The central conclusion is: A glacier can be viewed as a complicated closed system. What happens when it spits small and large blocks of ice into water is the result of unstable processes, a self-organised criticality.
Put differently: The glacier lives its own life and develops its complex calving pattern without needing any external influence.
Sinking curve
Chapuis and Tetzlaff have created a mathematical model that simulates this pattern. A curve comes out of the model that is seen in most complex systems of this kind.
“The larger calvings are less frequent, while the smaller ones are more frequent,” says Chapuis.
The power law is found in everything from earthquakes to stock market crashes. Large incidents are less frequent than small ones and follow a declining curve.

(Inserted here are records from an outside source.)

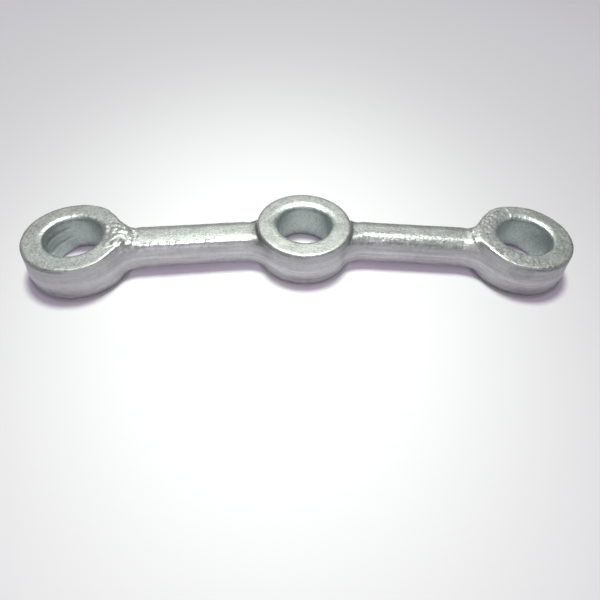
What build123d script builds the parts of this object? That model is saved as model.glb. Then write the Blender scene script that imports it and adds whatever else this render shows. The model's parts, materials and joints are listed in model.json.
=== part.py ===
from build123d import *
import math
import os

# Spreader beam: a one-piece drop forging with three eyes in a shallow V.
# Millimetres. The origin is the centre of the middle bore, halfway through the eye's thickness.
# +X runs along the beam, +Y is the side that the middle eye bows towards, +Z is along the bores.

# Pin holes
half_span = 80.0            # from the middle bore to each end bore, along X
bow = 6.5                   # how far the middle bore stands off the line through the end bores
end_bore_diameter = 20.0
middle_bore_diameter = 20.0
bore_entry_radius = 1.0     # rounding where a bore meets the flat faces

# Eyes
eye_thickness = 14.0
end_eye_diameter = 34.8     # at the parting line, without the flash band
middle_eye_diameter = 35.0
eye_rim_radius = 0.8        # rounding round the outside of each flat face
corner_bevels = 2           # flat steps that turn each rim's and each bore entry's rounding

# Arms
arm_width = 11.5            # at the parting line, without the flash band
arm_step = 1.5              # how far an arm's top and bottom lie inside the flat faces of the eyes
upper_shoulder_radius = 3.4     # rounding along the two upper long edges of an arm
lower_shoulder_radius = 1.6     # the same along the two lower ones, in the shallow half of the die
end_flare_radius = 14.0     # concave curve in plan, from an arm into an end eye
middle_flare_radius = 13.0  # the same at the middle eye
root_radius = 0.65          # rounding in the corner where an arm runs into an eye's wall

# Forging allowances
parting_height = -2.5       # where the dies met, along Z: the upper die was the deeper one
draft_angle = 2.5           # taper of every side wall, away from the parting line
flare_overlap = 0.5         # how deep a flare's tip is buried in its eye
flash_height = 2.0          # band round the outline where the flash was trimmed off, along Z
flash_stand = 0.15          # how far that band stands out from the side walls

match = 0.02                # how near an edge has to lie to a surface to count as on it
arm_length = math.hypot(half_span, bow)
arm_turn = math.degrees(math.atan2(-bow, half_span))
arm_height = eye_thickness - 2 * arm_step
root_wall = arm_step - eye_rim_radius               # plain wall between an arm's top and an eye's rim
root_fillet = min(root_radius, root_wall - match)   # the root's rounding stays on that wall


def drafted(radius, z):
    """Radius of an eye's side wall at a height: it narrows both ways from the parting line."""
    return radius - abs(z - parting_height) * math.tan(math.radians(draft_angle))


def rounded_corner(centre_x, centre_z, radius, start, end):
    """Points of a rounded corner in a profile, from one angle to another, as flat bevels."""
    step = (end - start) / corner_bevels
    angles = [math.radians(start + step * i) for i in range(corner_bevels + 1)]
    return [(centre_x + radius * math.cos(angle), centre_z + radius * math.sin(angle)) for angle in angles]


def turned(*profile):
    """The solid turned about Z from the points of a profile, listed from the top down."""
    return revolve(Plane.XZ * make_face(Polyline(*profile, close=True)), Axis.Z)


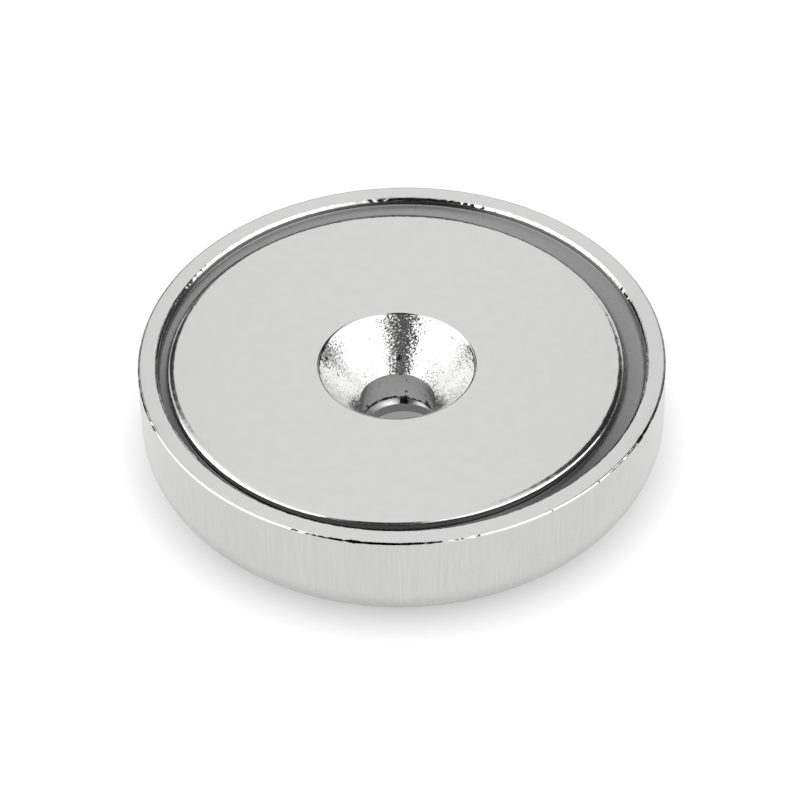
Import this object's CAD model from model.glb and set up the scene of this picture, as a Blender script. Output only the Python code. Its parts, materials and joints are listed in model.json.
import json
import math

import bpy
import numpy as np
from mathutils import Matrix, Vector, noise


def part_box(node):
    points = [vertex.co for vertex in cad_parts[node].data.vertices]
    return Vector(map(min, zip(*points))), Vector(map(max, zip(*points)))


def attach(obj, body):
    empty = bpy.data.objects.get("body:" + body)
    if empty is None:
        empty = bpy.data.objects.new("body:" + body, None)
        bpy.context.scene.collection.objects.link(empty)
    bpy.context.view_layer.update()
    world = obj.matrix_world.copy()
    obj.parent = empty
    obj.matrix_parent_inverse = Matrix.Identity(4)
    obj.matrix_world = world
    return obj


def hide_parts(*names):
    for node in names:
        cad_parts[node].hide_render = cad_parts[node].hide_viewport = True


# A countersunk pot magnet. Each solid of the frame gets a turned mesh of its size in its place, with
# softened and slightly uneven edges, and stands in a white studio.

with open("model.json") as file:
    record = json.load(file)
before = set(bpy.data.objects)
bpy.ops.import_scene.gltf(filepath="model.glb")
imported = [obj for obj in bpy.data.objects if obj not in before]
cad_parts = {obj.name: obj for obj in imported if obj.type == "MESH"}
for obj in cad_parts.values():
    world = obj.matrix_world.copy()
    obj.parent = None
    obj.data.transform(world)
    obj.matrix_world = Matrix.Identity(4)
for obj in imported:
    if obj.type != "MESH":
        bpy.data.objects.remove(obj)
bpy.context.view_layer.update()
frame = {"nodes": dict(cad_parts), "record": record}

mm = 0.001
hair = 1e-6         # in millimetres: two places closer than this are the same
fullTurn = 2 * math.pi

print("stage: frame loaded with", len(frame["nodes"]), "nodes")


# Sizes read from the frame, in millimetres

def boxOf(node):
    low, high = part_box(node)
    return low / mm, high / mm


def mountOf(name):
    return next(entry for entry in frame["record"]["mounts"] if entry["name"] == name)


potLow, potHigh = boxOf("steel_pot")
magnetLow, magnetHigh = boxOf("ring_magnet")
resinLow, resinHigh = boxOf("resin_fill")
screwBore = mountOf("screw_bore")
floorHole = mountOf("floor_hole")

potRadius = (potHigh.x - potLow.x) / 2
rimHeight = potHigh.z
cavityRadius = (resinHigh.x - resinLow.x) / 2
floorTop = magnetLow.z
holeRadius = floorHole["dims"]["r_mm"]
holeLand = floorHole["dims"]["length_mm"]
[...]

A similar falling curve is also typical for chance processes. For instance there are fewer who draw seven correct numbers in the state lottery than six numbers, etc.
But the power law gives more incidents of “seven correct” than would be expected by pure chance. A glacier calves large blocks of ice more often when it obeys the power law.
“Power law has a characteristic long tail of larger incidents. Their frequency diminishes surprisingly slowly. In other words, the really large incidents are rare but they will occur sooner or later,” says Tetzlaff.
The curve isn’t the same for all glaciers. Some are more unstable than others. They exhibit more large calvings and few small ones than the average glacier. As a result, these are glaciers that are receding faster.
Simplified model
“Our model shows that as temperatures increase this is exactly what will happen,” says Tetzlaff. However, he stresses that it is a simplified model.
“We need more observations over a longer period of time in which average temperatures vary to test whether the model actually works, to see if higher temperatures really do yield more unstable, receding glaciers,” he says.
“The glacier can also recede because of a chance bunch of larger calvings during a shorter period,” adds Chapuis.